SHORT TASK → Go through the material below, count the lines with the word "that", and reply with the count alone.

— begin —

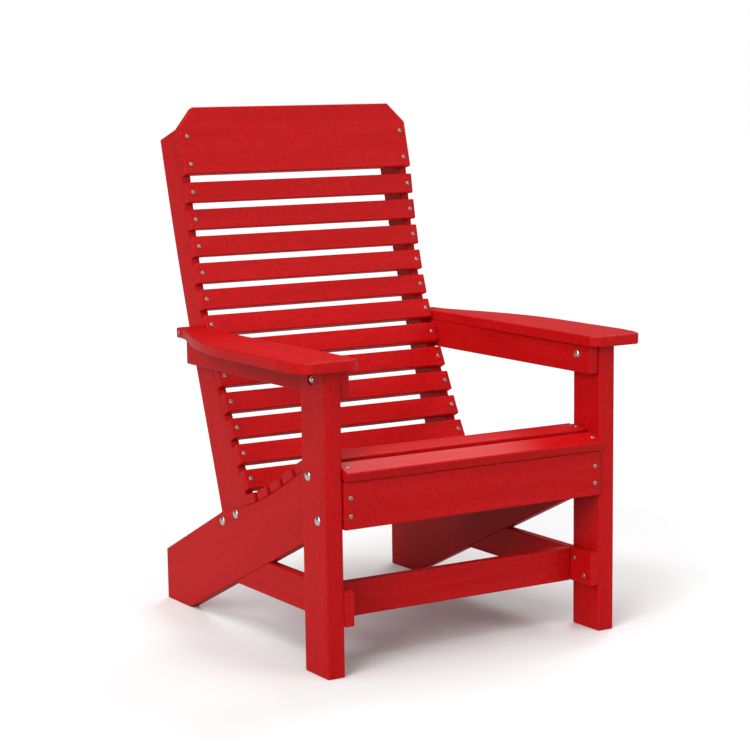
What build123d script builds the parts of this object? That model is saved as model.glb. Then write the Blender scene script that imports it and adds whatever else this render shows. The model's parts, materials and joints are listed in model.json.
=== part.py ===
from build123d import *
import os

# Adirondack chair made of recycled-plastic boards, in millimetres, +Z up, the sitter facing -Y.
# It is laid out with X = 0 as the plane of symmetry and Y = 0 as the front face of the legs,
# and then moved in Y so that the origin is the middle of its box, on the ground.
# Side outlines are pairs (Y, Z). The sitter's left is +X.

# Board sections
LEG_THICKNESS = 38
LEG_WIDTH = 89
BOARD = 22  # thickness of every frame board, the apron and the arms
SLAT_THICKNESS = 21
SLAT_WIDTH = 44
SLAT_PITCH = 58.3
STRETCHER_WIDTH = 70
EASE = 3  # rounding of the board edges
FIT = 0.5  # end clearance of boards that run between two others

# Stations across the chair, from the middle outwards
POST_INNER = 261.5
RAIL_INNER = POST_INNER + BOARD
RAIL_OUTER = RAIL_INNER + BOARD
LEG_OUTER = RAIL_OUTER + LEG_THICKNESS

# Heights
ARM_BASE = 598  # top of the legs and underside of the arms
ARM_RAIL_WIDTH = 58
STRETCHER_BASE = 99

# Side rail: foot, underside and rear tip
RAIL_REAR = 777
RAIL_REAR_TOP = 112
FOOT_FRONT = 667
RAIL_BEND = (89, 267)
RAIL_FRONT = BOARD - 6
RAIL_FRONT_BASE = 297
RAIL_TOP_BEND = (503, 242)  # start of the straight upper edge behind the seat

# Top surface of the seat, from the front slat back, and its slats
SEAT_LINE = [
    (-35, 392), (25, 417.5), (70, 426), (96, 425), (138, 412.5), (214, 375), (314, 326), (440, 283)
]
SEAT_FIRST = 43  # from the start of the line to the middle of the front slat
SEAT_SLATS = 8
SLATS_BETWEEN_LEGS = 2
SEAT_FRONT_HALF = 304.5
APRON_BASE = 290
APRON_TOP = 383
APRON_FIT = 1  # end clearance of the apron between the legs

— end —

EXERCISE SOLUTION → 3